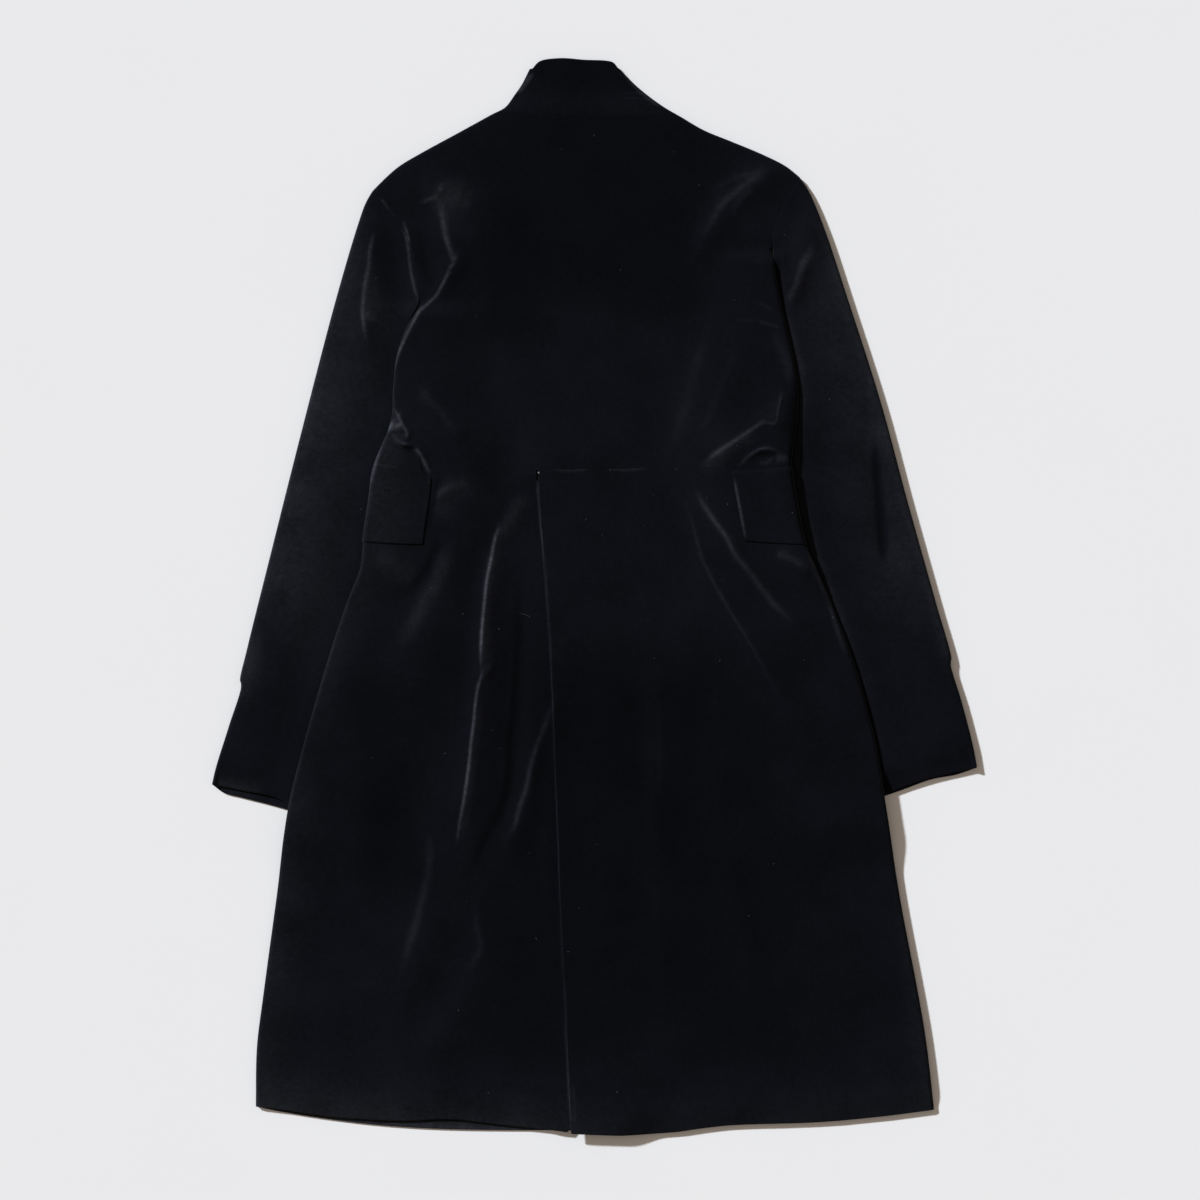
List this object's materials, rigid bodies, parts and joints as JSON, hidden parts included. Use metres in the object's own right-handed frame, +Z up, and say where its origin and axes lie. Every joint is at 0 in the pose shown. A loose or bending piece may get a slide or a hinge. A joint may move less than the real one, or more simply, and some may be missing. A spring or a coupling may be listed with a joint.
{
  "type": "velvet hussar-style coat",
  "caption": "Fitted velvet coat laid flat, front down: stand collar, long sleeves vented at the cuff, waist seam with a flap at each side, skirt with a lapped back vent.",
  "frame": {"origin": "on the surface that the coat lies on, under the middle of its outline", "axes": "+Y from the hem to the collar, +Z up through the coat's back, +X to the right as seen from above"},
  "size_m": [0.767, 1.079, 0.0204],
  "materials": {
    "velvet": "short black velvet pile"
  },
  "bodies": {
    "root": {"bodice_centre_back": "velvet", "bodice_side_back_left": "velvet", "bodice_side_back_right": "velvet", "skirt_back_left": "velvet", "skirt_back_right": "velvet", "front_left": "velvet", "front_right": "velvet", "sleeve_left_back": "velvet", "sleeve_left_front": "velvet", "sleeve_right_back": "velvet", "sleeve_right_front": "velvet", "collar": "velvet", "flap_left": "velvet", "flap_right": "velvet"}
  },
  "joints": []
}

→ What to do: List each line in the listing that contains the string "joints".

→ Response to the task:
List this object's materials, rigid bodies, parts and joints as JSON, hidden parts included. Use metres in the object's own right-handed frame, +Z up, and say where its origin and axes lie. Every joint is at 0 in the pose shown. A loose or bending piece may get a slide or a hinge. A joint may move less than the real one, or more simply, and some may be missing. A spring or a coupling may be listed with a joint.
  "joints": []